One Bloomberg article contends that some companies and employers find that coding bootcamp graduates still lack the core technical skills they require from their job candidates.
According to the article, some employers actually PREFER job candidates with the traditional 4-year computer science degree. Or that they require additional things like real-world experience.
But how does one get past that “chicken and egg” dilemma? After all, the only way to acquire real-world professional experience is by first landing that job, but how do you land that first job without real-world experience? More on that later.
So it seems apparent that not all coding bootcamps provide the training or requirements that some employers are looking for.
I’m going to make some educated guesses about some other potential shortcomings of computer bootcamps.
As previously mentioned, most bootcamp curriculum eschews traditional computer science topics like data structures and algorithms in favor of actual instructional courses in the latest and greatest programming languages and frameworks.
But this shouldn’t negate the importance of those core computer science topics.
I personally never went through the traditional computer science curriculum.
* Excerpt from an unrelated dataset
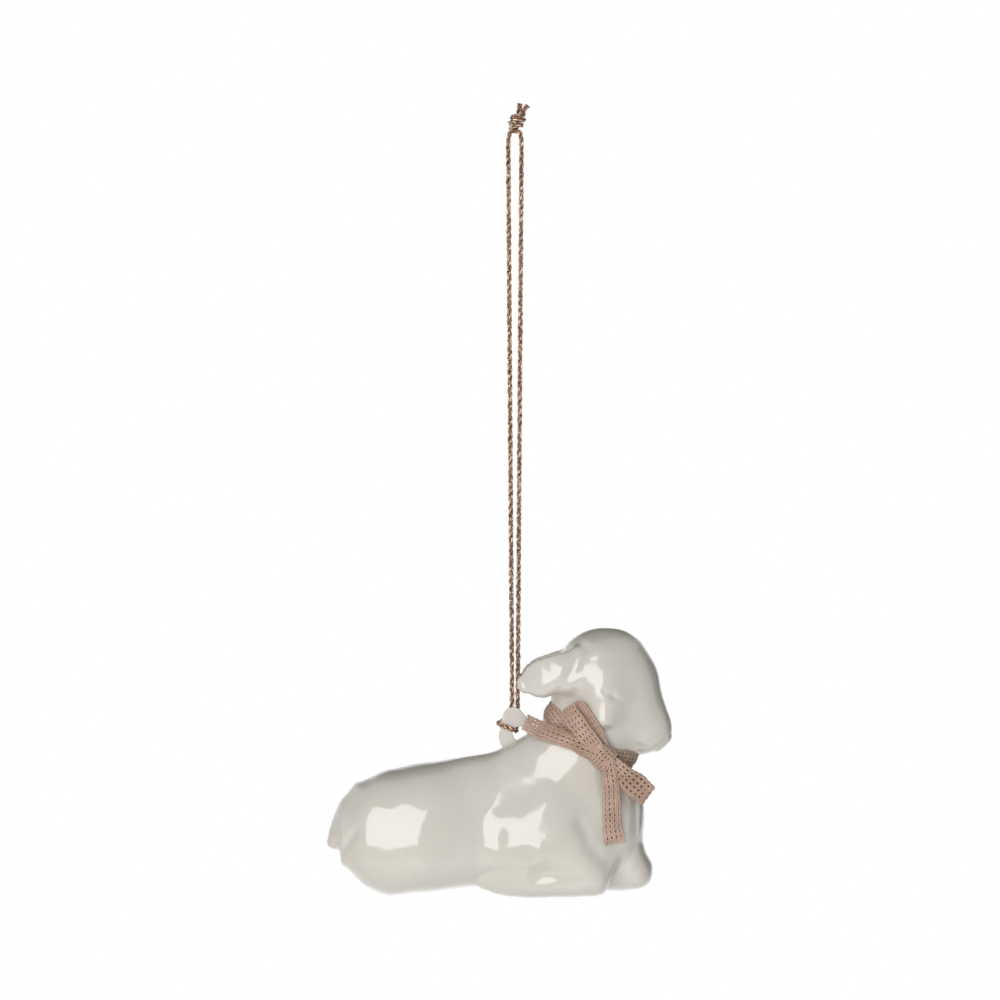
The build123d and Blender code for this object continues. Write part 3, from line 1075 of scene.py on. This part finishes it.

I went a rather roundabout way of starting my professional software programming career through on the job experience.
But I sometimes wish I did. I see real value in learning about these core computer science topics. Sure, most modern APIs and frameworks already implement these core computer science topics for you, so you don’t have to implement them yourself.
In this day and age there’s no reason why you, the software developer, have to worry about sorting an array, or implementing some recursive binary search tree algorithm. Software development has been around for more than enough time — since the early days of computer programming — that all of these classic topics have already been implemented six ways from Tuesday.
But that doesn’t mean you shouldn’t learn HOW it works. I’m a firm believer in knowing as much as you can about the tools and technology you work with at a low level.
A Better Coding Bootcamp?
Going back to what coding bootcamps cover, they usually really only concentrate on the mechanics of learning a particular programming language or framework.
But software development isn’t just about the actual act of writing code into the computer.
In fact, it should be one of the LAST things a software developer needs to engage in.
Before coding even starts, a software developer needs to know how to properly analyze a business problem and know how to break down a business problem into small, manageable chunks of functionality.
I doubt coding bootcamps cover much of this topic, if at all.
Let’s not mention the whole art of working in an agile or scrum environment. Or acquiring “soft skills”… the act of working well with others, learning how to be diplomatic with others, learning how to negotiate, and a whole bunch of other topics, you simply can’t acquire out of a textbook or coding bootcamp.
You really can only acquire these skills with on the job experience.
Again, we run into the chicken and egg problem. How does one acquire these essential skills, if the whole point behind bootcamps is to find a job?
Here’s one idea.
Tie coding bootcamps into a sort of “residency” program, much in the same way aspiring medical surgeons and doctors get assigned to a real working hospital, to gain real-world experience and skills.
I’m betting many employers would love the chance to get low cost or free bootcamp students working with their actual employees, so they might become potential future job candidates with specific skills they can impart to these aspiring job candidates.
In any case, I wouldn’t conclude that coding bootcamps are doomed to failure. I still believe they have lots of potential and viability, but they must be honest enough with themselves and constantly examine and address potential shortcomings.
I wonder if hiring real-life Marine Corps drill instructors might not hurt either? Perhaps being forced to do pushups when your code fails to compile, might help motivate bootcamp students to write better code?